Enfin on arriva à l’Ecole militaire, mouillés jusqu’aux os et exténués de fatigue, à cause de la pesanteur de nos sacs, du mauvais état des chemins et de la gêne de notre marche. Pour nous délasser, nous couchâmes à trois et reçûmes l’ordre de nous préparer pour passer la revue de l’Empereur, dès le lendemain.

Après une nuit très laborieuse, nous primes les armes, dès le jour, pour nous rendre dans le Jardin des Tuileries. Là on versa dans chaque compagnie de chasseurs (les vieux) une portion du 1er détachement des vélites, on les plaça par rang de taille, et on nous annonça qu’à partir de ce jour nous faisions partie de ces compagnies. Je me trouvai dans la 2e compagnie du 2e bataillon. Encadrés dans les rangs de ces vieilles moustaches, qui avaient tous un chevron au moins, nous avions l’air de jeunes filles auprès de ces figures basanées, la plupart dures, envieuses, mécontentes de ce qu’on leur donnait des compagnons aussi jeunes. Cette opération terminée, nous entrâmes dans la cour du château, où l’Empereur passa la revue de la partie de la Garde qui devait se rendre en Italie.
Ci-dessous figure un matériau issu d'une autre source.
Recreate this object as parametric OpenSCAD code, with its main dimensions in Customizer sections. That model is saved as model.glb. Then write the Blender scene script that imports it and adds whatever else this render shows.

Ses cadres organisés, nous défilâmes et rentrâmes à l’École militaire pour nous préparer pour le départ du lendemain.

Avant notre départ, le maréchal Soult nous passa en revue dans le Champ de Mars. Il tombait du verglas, ce qui nous incommoda beaucoup. Le régiment de chasseurs destiné à cette expédition ou campagne (car nous ignorions le motif de ce départ si précipité) se composait de deux bataillons de quatre compagnies chacune.

En partant de l’étape ; nous mimes nos sacs sur des voitures, ne conservant que nos oursins que nous portions en bandoulière.